Eastern Orthodox thinking on Ukraine? Reporters can't settle for the predictable voices

For the past week or so, I have been getting quite a few emails and messages from people wanting to understand what “the Orthodox” think about the invasion of Ukraine.

That’s a massive question. In my experience, the Orthodox are praying for a ceasefire and negotiations, seeking a Ukraine that is militarily independent of the United States-European Union and, certainly, Vladimir Putin’s Moscow regime.
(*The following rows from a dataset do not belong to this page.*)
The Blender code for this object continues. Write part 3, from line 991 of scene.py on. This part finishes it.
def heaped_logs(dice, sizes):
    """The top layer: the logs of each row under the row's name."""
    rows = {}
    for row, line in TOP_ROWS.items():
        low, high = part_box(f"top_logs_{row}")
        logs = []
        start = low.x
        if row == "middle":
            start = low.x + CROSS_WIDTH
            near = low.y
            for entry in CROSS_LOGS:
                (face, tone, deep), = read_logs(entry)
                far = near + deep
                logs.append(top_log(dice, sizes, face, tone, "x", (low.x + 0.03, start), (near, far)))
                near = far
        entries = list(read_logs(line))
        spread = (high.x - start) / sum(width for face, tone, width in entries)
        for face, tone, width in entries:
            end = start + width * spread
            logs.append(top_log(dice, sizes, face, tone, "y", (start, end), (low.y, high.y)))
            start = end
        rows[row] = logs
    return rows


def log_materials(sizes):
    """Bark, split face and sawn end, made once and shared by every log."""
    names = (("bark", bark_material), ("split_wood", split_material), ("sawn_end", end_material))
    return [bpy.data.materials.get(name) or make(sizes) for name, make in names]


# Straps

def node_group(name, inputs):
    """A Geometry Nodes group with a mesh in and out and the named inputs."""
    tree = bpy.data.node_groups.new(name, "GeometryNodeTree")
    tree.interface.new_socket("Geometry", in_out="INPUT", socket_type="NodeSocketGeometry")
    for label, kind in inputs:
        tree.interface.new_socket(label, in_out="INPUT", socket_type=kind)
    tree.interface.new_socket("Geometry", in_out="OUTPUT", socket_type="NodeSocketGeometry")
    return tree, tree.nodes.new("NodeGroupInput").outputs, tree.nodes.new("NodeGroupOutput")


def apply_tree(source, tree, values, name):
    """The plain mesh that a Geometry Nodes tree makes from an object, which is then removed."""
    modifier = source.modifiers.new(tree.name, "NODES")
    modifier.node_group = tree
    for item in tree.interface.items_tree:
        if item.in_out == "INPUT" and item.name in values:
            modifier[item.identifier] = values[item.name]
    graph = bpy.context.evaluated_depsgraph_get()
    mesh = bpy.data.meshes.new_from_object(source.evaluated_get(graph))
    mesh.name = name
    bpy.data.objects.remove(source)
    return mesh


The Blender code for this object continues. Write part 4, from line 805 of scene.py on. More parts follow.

At this point, no one should be surprised that Orthodox leaders aligned with USA-EU and Turkey are releasing fierce statements against Putin’s arrogant and evil invasion of Ukraine. At the same time, no one should be surprised that Patriarch Kirill of Moscow has tried to call for peace, while avoiding any language that openly clashes with the autocrat next door. You end up with language such as:

As the Patriarch of All Russia and the primate of a Church whose flock is located in Russia, Ukraine, and other countries, I deeply empathize with everyone affected by this tragedy.

I call on all parties to the conflict to do everything possible to avoid civilian casualties. I appeal to the bishops, pastors, monastics, and laity to provide all possible assistance to all victims, including refugees and people left homeless and without means of livelihood.

The Russian and Ukrainian peoples have a common centuries-old history dating back to the Baptism of Rus’ by Prince St. Vladimir the Equal-to-the-Apostles. I believe that this God-given affinity will help overcome the divisions and disagreements that have arisen that have led to the current conflict.

Note this meek language — “I call on all parties to the conflict to do everything possible to avoid civilian casualties” — that still manages to condemn the current actions of Russia’s leaders.

Anyone seeking the “Orthodox mind” on this matter needs to remember that Eastern Orthodoxy, no matter what Western media think, has no pope and that its (I should candidly say “our”) conciliar approach to settling disputes moves very slowly, with good cause.